[MATERIAL PROVIDED]
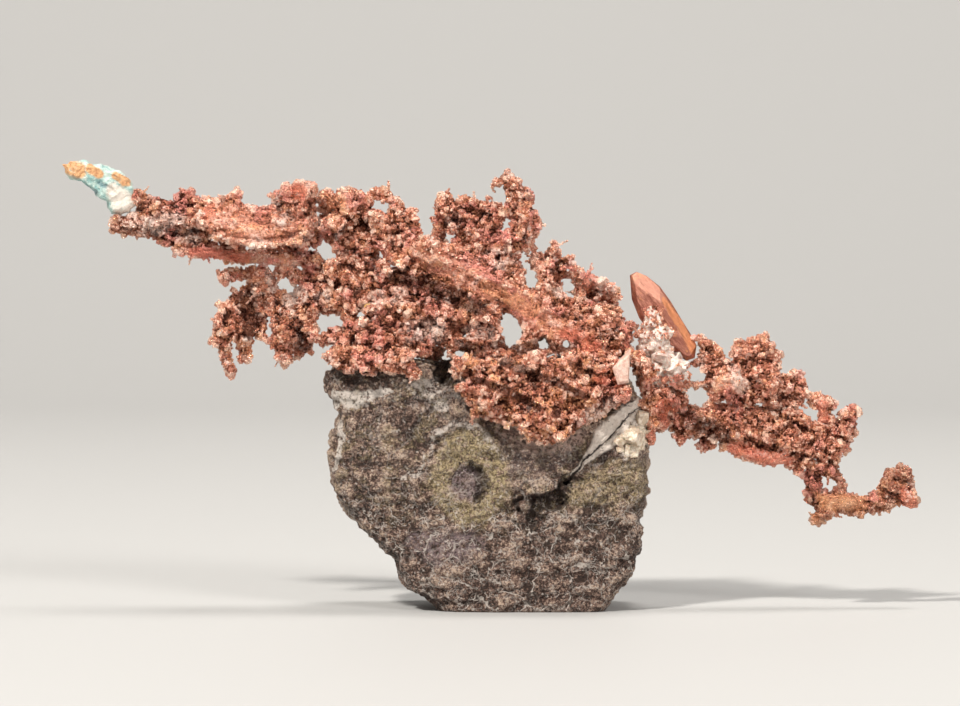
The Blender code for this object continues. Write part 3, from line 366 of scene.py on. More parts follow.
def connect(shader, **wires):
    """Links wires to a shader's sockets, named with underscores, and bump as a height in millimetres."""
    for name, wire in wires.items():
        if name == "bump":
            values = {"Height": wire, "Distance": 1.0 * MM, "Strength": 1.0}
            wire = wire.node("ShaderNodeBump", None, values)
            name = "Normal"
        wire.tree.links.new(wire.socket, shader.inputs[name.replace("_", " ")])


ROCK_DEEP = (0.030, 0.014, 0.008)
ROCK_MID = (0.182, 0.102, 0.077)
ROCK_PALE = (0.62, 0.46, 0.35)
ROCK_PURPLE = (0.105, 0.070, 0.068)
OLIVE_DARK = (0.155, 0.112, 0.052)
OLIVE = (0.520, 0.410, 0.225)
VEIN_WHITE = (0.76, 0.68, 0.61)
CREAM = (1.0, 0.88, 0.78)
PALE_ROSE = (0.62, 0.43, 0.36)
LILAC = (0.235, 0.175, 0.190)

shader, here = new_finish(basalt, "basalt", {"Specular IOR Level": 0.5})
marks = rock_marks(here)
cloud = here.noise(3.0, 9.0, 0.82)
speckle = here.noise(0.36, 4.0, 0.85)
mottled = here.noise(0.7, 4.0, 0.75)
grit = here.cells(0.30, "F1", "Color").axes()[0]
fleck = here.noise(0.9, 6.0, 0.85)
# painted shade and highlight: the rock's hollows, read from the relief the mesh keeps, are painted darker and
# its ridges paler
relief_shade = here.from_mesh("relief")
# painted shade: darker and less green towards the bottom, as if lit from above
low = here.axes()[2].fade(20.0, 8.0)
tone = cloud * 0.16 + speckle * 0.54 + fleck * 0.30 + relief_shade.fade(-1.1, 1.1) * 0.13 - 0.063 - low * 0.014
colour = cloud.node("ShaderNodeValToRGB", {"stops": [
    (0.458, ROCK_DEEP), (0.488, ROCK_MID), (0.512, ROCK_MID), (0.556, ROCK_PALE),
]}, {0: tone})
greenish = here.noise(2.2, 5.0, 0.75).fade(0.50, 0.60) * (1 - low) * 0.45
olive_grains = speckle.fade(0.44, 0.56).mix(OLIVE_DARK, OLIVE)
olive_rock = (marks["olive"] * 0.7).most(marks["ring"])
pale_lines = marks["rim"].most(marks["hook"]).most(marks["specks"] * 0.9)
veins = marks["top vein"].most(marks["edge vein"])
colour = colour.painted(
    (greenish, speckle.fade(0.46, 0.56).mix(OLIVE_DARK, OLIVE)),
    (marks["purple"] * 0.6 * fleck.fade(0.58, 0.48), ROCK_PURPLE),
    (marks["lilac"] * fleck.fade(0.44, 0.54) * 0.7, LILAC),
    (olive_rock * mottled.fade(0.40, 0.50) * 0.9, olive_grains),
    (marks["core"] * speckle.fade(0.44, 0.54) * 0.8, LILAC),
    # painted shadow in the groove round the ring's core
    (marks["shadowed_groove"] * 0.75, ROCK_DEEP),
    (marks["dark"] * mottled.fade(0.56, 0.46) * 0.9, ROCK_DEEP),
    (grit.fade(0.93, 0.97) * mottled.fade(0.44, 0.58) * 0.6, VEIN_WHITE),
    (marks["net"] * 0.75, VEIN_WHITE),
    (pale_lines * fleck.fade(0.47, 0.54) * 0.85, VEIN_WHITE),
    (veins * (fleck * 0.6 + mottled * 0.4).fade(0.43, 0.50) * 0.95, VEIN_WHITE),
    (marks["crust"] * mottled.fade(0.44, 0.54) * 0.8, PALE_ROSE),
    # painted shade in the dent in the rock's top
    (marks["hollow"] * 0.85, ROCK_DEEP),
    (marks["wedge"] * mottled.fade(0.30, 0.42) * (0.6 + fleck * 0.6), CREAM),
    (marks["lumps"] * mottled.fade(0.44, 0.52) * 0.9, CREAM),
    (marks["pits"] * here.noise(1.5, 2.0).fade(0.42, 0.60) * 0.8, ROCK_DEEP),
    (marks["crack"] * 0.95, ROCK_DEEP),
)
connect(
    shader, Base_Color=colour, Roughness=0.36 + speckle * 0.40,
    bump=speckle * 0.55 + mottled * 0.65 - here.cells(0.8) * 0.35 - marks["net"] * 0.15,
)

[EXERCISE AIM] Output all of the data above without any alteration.

[TASK ANSWER]
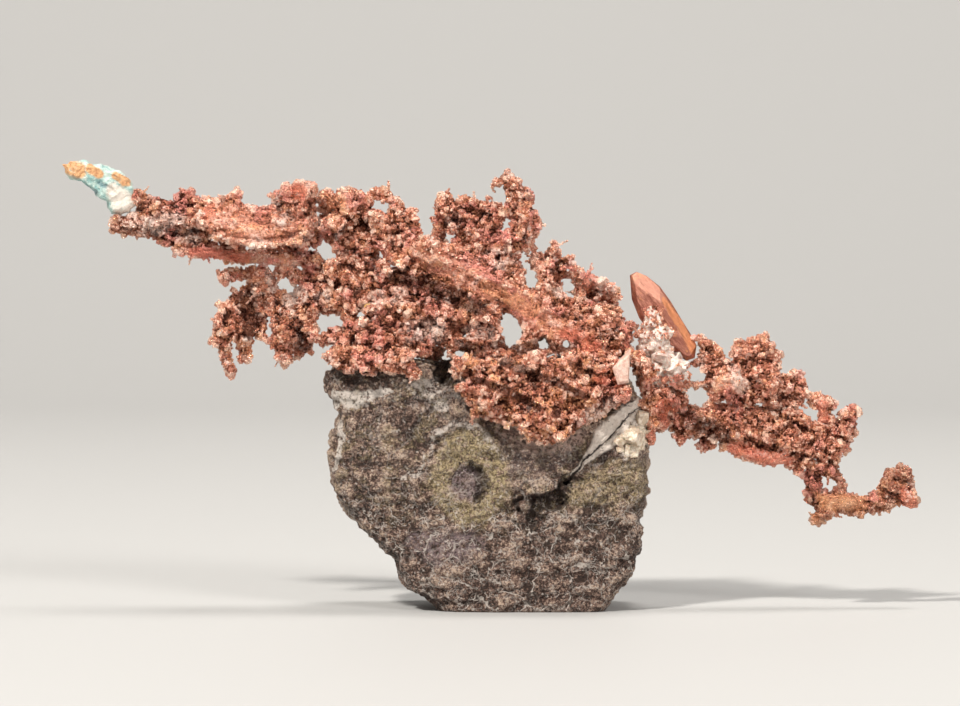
The Blender code for this object continues. Write part 3, from line 366 of scene.py on. More parts follow.
def connect(shader, **wires):
    """Links wires to a shader's sockets, named with underscores, and bump as a height in millimetres."""
    for name, wire in wires.items():
        if name == "bump":
            values = {"Height": wire, "Distance": 1.0 * MM, "Strength": 1.0}
            wire = wire.node("ShaderNodeBump", None, values)
            name = "Normal"
        wire.tree.links.new(wire.socket, shader.inputs[name.replace("_", " ")])


ROCK_DEEP = (0.030, 0.014, 0.008)
ROCK_MID = (0.182, 0.102, 0.077)
ROCK_PALE = (0.62, 0.46, 0.35)
ROCK_PURPLE = (0.105, 0.070, 0.068)
OLIVE_DARK = (0.155, 0.112, 0.052)
OLIVE = (0.520, 0.410, 0.225)
VEIN_WHITE = (0.76, 0.68, 0.61)
CREAM = (1.0, 0.88, 0.78)
PALE_ROSE = (0.62, 0.43, 0.36)
LILAC = (0.235, 0.175, 0.190)

shader, here = new_finish(basalt, "basalt", {"Specular IOR Level": 0.5})
marks = rock_marks(here)
cloud = here.noise(3.0, 9.0, 0.82)
speckle = here.noise(0.36, 4.0, 0.85)
mottled = here.noise(0.7, 4.0, 0.75)
grit = here.cells(0.30, "F1", "Color").axes()[0]
fleck = here.noise(0.9, 6.0, 0.85)
# painted shade and highlight: the rock's hollows, read from the relief the mesh keeps, are painted darker and
# its ridges paler
relief_shade = here.from_mesh("relief")
# painted shade: darker and less green towards the bottom, as if lit from above
low = here.axes()[2].fade(20.0, 8.0)
tone = cloud * 0.16 + speckle * 0.54 + fleck * 0.30 + relief_shade.fade(-1.1, 1.1) * 0.13 - 0.063 - low * 0.014
colour = cloud.node("ShaderNodeValToRGB", {"stops": [
    (0.458, ROCK_DEEP), (0.488, ROCK_MID), (0.512, ROCK_MID), (0.556, ROCK_PALE),
]}, {0: tone})
greenish = here.noise(2.2, 5.0, 0.75).fade(0.50, 0.60) * (1 - low) * 0.45
olive_grains = speckle.fade(0.44, 0.56).mix(OLIVE_DARK, OLIVE)
olive_rock = (marks["olive"] * 0.7).most(marks["ring"])
pale_lines = marks["rim"].most(marks["hook"]).most(marks["specks"] * 0.9)
veins = marks["top vein"].most(marks["edge vein"])
colour = colour.painted(
    (greenish, speckle.fade(0.46, 0.56).mix(OLIVE_DARK, OLIVE)),
    (marks["purple"] * 0.6 * fleck.fade(0.58, 0.48), ROCK_PURPLE),
    (marks["lilac"] * fleck.fade(0.44, 0.54) * 0.7, LILAC),
    (olive_rock * mottled.fade(0.40, 0.50) * 0.9, olive_grains),
    (marks["core"] * speckle.fade(0.44, 0.54) * 0.8, LILAC),
    # painted shadow in the groove round the ring's core
    (marks["shadowed_groove"] * 0.75, ROCK_DEEP),
    (marks["dark"] * mottled.fade(0.56, 0.46) * 0.9, ROCK_DEEP),
    (grit.fade(0.93, 0.97) * mottled.fade(0.44, 0.58) * 0.6, VEIN_WHITE),
    (marks["net"] * 0.75, VEIN_WHITE),
    (pale_lines * fleck.fade(0.47, 0.54) * 0.85, VEIN_WHITE),
    (veins * (fleck * 0.6 + mottled * 0.4).fade(0.43, 0.50) * 0.95, VEIN_WHITE),
    (marks["crust"] * mottled.fade(0.44, 0.54) * 0.8, PALE_ROSE),
    # painted shade in the dent in the rock's top
    (marks["hollow"] * 0.85, ROCK_DEEP),
    (marks["wedge"] * mottled.fade(0.30, 0.42) * (0.6 + fleck * 0.6), CREAM),
    (marks["lumps"] * mottled.fade(0.44, 0.52) * 0.9, CREAM),
    (marks["pits"] * here.noise(1.5, 2.0).fade(0.42, 0.60) * 0.8, ROCK_DEEP),
    (marks["crack"] * 0.95, ROCK_DEEP),
)
connect(
    shader, Base_Color=colour, Roughness=0.36 + speckle * 0.40,
    bump=speckle * 0.55 + mottled * 0.65 - here.cells(0.8) * 0.35 - marks["net"] * 0.15,
)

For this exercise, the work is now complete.